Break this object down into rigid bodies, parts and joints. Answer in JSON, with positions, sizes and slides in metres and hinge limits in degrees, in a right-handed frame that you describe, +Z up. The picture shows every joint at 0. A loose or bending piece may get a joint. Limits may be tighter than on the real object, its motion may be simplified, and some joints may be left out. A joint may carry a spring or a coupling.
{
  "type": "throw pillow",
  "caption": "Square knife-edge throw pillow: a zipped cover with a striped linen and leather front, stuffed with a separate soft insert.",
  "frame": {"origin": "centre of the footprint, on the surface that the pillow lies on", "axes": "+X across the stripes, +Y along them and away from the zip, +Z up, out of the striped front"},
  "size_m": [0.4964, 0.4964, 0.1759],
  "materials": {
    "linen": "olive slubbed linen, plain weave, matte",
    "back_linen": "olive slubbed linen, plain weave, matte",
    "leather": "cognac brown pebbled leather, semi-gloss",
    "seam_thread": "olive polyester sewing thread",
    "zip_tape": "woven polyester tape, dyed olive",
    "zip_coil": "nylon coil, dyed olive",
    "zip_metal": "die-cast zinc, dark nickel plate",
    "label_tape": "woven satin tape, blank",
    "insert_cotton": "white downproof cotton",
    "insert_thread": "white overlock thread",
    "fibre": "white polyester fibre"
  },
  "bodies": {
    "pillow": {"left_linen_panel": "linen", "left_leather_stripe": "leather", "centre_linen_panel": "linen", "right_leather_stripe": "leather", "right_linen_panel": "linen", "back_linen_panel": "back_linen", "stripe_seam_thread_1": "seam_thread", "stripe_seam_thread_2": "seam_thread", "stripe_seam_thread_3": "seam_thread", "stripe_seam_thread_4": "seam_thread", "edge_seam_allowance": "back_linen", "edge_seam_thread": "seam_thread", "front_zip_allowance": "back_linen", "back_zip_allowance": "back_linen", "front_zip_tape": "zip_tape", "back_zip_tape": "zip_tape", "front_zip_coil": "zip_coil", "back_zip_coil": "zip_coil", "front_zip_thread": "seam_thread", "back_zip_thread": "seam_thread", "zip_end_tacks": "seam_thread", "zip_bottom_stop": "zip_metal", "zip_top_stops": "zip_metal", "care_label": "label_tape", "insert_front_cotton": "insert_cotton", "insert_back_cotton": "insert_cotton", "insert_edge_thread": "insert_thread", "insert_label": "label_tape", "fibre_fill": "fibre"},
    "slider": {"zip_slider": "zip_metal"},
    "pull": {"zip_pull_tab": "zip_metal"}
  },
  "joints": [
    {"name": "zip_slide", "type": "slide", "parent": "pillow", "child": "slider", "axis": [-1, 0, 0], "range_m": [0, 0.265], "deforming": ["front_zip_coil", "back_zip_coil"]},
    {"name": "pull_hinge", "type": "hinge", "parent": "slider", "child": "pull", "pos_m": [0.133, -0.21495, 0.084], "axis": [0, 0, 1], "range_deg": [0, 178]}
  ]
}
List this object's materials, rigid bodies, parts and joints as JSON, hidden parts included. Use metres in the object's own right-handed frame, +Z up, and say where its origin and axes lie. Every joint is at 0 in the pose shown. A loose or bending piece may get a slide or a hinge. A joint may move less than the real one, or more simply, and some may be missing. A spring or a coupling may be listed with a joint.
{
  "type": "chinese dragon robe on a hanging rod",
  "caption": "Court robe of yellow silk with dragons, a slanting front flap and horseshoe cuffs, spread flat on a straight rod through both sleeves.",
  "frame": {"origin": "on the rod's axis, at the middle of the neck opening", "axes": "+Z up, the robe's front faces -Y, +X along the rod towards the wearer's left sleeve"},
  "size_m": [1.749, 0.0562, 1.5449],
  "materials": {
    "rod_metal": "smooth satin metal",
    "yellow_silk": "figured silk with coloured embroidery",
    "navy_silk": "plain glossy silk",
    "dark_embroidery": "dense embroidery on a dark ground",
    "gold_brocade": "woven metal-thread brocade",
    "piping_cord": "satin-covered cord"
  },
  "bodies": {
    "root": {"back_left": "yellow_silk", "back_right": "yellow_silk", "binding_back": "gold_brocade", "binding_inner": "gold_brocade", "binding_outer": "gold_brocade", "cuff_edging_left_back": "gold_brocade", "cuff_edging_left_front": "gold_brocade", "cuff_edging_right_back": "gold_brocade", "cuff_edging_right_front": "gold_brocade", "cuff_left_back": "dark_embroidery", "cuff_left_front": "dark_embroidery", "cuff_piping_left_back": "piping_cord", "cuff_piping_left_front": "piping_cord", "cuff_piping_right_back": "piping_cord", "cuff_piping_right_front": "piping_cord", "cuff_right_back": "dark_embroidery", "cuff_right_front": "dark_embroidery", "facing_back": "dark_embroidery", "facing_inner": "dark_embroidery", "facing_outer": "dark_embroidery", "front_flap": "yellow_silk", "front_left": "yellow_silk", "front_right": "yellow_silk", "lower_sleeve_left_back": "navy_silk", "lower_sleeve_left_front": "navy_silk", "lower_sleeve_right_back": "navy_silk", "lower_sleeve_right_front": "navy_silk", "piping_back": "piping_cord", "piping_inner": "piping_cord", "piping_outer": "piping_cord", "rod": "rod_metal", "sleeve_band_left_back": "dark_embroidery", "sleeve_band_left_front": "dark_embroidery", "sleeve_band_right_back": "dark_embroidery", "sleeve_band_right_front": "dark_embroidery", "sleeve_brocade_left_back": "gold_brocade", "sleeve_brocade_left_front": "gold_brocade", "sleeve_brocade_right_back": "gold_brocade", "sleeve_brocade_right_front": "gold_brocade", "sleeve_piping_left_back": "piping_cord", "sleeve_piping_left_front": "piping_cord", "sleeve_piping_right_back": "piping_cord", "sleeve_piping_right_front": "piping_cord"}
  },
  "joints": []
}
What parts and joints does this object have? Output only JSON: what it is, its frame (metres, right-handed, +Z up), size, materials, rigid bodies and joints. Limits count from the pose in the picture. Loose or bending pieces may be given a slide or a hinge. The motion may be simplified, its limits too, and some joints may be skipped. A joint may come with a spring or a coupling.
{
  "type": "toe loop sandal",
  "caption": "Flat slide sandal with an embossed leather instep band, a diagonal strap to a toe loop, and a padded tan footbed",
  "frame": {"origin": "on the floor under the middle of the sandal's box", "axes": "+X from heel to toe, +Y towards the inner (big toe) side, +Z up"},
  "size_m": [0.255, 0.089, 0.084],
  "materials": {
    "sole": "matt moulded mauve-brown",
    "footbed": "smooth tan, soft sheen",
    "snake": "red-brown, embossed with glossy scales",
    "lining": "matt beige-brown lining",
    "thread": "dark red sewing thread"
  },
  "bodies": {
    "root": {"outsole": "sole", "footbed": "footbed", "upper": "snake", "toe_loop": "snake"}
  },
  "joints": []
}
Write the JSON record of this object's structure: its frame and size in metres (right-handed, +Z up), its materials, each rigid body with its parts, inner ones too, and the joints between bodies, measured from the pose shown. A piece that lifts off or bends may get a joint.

^^^^^^^^^^^^^^^^

YOUR TASK: Reproduce each line verbatim.

ANSWER TO THIS EXERCISE:
Break this object down into rigid bodies, parts and joints. Answer in JSON, with positions, sizes and slides in metres and hinge limits in degrees, in a right-handed frame that you describe, +Z up. The picture shows every joint at 0. A loose or bending piece may get a joint. Limits may be tighter than on the real object, its motion may be simplified, and some joints may be left out. A joint may carry a spring or a coupling.
{
  "type": "throw pillow",
  "caption": "Square knife-edge throw pillow: a zipped cover with a striped linen and leather front, stuffed with a separate soft insert.",
  "frame": {"origin": "centre of the footprint, on the surface that the pillow lies on", "axes": "+X across the stripes, +Y along them and away from the zip, +Z up, out of the striped front"},
  "size_m": [0.4964, 0.4964, 0.1759],
  "materials": {
    "linen": "olive slubbed linen, plain weave, matte",
    "back_linen": "olive slubbed linen, plain weave, matte",
    "leather": "cognac brown pebbled leather, semi-gloss",
    "seam_thread": "olive polyester sewing thread",
    "zip_tape": "woven polyester tape, dyed olive",
    "zip_coil": "nylon coil, dyed olive",
    "zip_metal": "die-cast zinc, dark nickel plate",
    "label_tape": "woven satin tape, blank",
    "insert_cotton": "white downproof cotton",
    "insert_thread": "white overlock thread",
    "fibre": "white polyester fibre"
  },
  "bodies": {
    "pillow": {"left_linen_panel": "linen", "left_leather_stripe": "leather", "centre_linen_panel": "linen", "right_leather_stripe": "leather", "right_linen_panel": "linen", "back_linen_panel": "back_linen", "stripe_seam_thread_1": "seam_thread", "stripe_seam_thread_2": "seam_thread", "stripe_seam_thread_3": "seam_thread", "stripe_seam_thread_4": "seam_thread", "edge_seam_allowance": "back_linen", "edge_seam_thread": "seam_thread", "front_zip_allowance": "back_linen", "back_zip_allowance": "back_linen", "front_zip_tape": "zip_tape", "back_zip_tape": "zip_tape", "front_zip_coil": "zip_coil", "back_zip_coil": "zip_coil", "front_zip_thread": "seam_thread", "back_zip_thread": "seam_thread", "zip_end_tacks": "seam_thread", "zip_bottom_stop": "zip_metal", "zip_top_stops": "zip_metal", "care_label": "label_tape", "insert_front_cotton": "insert_cotton", "insert_back_cotton": "insert_cotton", "insert_edge_thread": "insert_thread", "insert_label": "label_tape", "fibre_fill": "fibre"},
    "slider": {"zip_slider": "zip_metal"},
    "pull": {"zip_pull_tab": "zip_metal"}
  },
  "joints": [
    {"name": "zip_slide", "type": "slide", "parent": "pillow", "child": "slider", "axis": [-1, 0, 0], "range_m": [0, 0.265], "deforming": ["front_zip_coil", "back_zip_coil"]},
    {"name": "pull_hinge", "type": "hinge", "parent": "slider", "child": "pull", "pos_m": [0.133, -0.21495, 0.084], "axis": [0, 0, 1], "range_deg": [0, 178]}
  ]
}
List this object's materials, rigid bodies, parts and joints as JSON, hidden parts included. Use metres in the object's own right-handed frame, +Z up, and say where its origin and axes lie. Every joint is at 0 in the pose shown. A loose or bending piece may get a slide or a hinge. A joint may move less than the real one, or more simply, and some may be missing. A spring or a coupling may be listed with a joint.
{
  "type": "chinese dragon robe on a hanging rod",
  "caption": "Court robe of yellow silk with dragons, a slanting front flap and horseshoe cuffs, spread flat on a straight rod through both sleeves.",
  "frame": {"origin": "on the rod's axis, at the middle of the neck opening", "axes": "+Z up, the robe's front faces -Y, +X along the rod towards the wearer's left sleeve"},
  "size_m": [1.749, 0.0562, 1.5449],
  "materials": {
    "rod_metal": "smooth satin metal",
    "yellow_silk": "figured silk with coloured embroidery",
    "navy_silk": "plain glossy silk",
    "dark_embroidery": "dense embroidery on a dark ground",
    "gold_brocade": "woven metal-thread brocade",
    "piping_cord": "satin-covered cord"
  },
  "bodies": {
    "root": {"back_left": "yellow_silk", "back_right": "yellow_silk", "binding_back": "gold_brocade", "binding_inner": "gold_brocade", "binding_outer": "gold_brocade", "cuff_edging_left_back": "gold_brocade", "cuff_edging_left_front": "gold_brocade", "cuff_edging_right_back": "gold_brocade", "cuff_edging_right_front": "gold_brocade", "cuff_left_back": "dark_embroidery", "cuff_left_front": "dark_embroidery", "cuff_piping_left_back": "piping_cord", "cuff_piping_left_front": "piping_cord", "cuff_piping_right_back": "piping_cord", "cuff_piping_right_front": "piping_cord", "cuff_right_back": "dark_embroidery", "cuff_right_front": "dark_embroidery", "facing_back": "dark_embroidery", "facing_inner": "dark_embroidery", "facing_outer": "dark_embroidery", "front_flap": "yellow_silk", "front_left": "yellow_silk", "front_right": "yellow_silk", "lower_sleeve_left_back": "navy_silk", "lower_sleeve_left_front": "navy_silk", "lower_sleeve_right_back": "navy_silk", "lower_sleeve_right_front": "navy_silk", "piping_back": "piping_cord", "piping_inner": "piping_cord", "piping_outer": "piping_cord", "rod": "rod_metal", "sleeve_band_left_back": "dark_embroidery", "sleeve_band_left_front": "dark_embroidery", "sleeve_band_right_back": "dark_embroidery", "sleeve_band_right_front": "dark_embroidery", "sleeve_brocade_left_back": "gold_brocade", "sleeve_brocade_left_front": "gold_brocade", "sleeve_brocade_right_back": "gold_brocade", "sleeve_brocade_right_front": "gold_brocade", "sleeve_piping_left_back": "piping_cord", "sleeve_piping_left_front": "piping_cord", "sleeve_piping_right_back": "piping_cord", "sleeve_piping_right_front": "piping_cord"}
  },
  "joints": []
}
What parts and joints does this object have? Output only JSON: what it is, its frame (metres, right-handed, +Z up), size, materials, rigid bodies and joints. Limits count from the pose in the picture. Loose or bending pieces may be given a slide or a hinge. The motion may be simplified, its limits too, and some joints may be skipped. A joint may come with a spring or a coupling.
{
  "type": "toe loop sandal",
  "caption": "Flat slide sandal with an embossed leather instep band, a diagonal strap to a toe loop, and a padded tan footbed",
  "frame": {"origin": "on the floor under the middle of the sandal's box", "axes": "+X from heel to toe, +Y towards the inner (big toe) side, +Z up"},
  "size_m": [0.255, 0.089, 0.084],
  "materials": {
    "sole": "matt moulded mauve-brown",
    "footbed": "smooth tan, soft sheen",
    "snake": "red-brown, embossed with glossy scales",
    "lining": "matt beige-brown lining",
    "thread": "dark red sewing thread"
  },
  "bodies": {
    "root": {"outsole": "sole", "footbed": "footbed", "upper": "snake", "toe_loop": "snake"}
  },
  "joints": []
}
Write the JSON record of this object's structure: its frame and size in metres (right-handed, +Z up), its materials, each rigid body with its parts, inner ones too, and the joints between bodies, measured from the pose shown. A piece that lifts off or bends may get a joint.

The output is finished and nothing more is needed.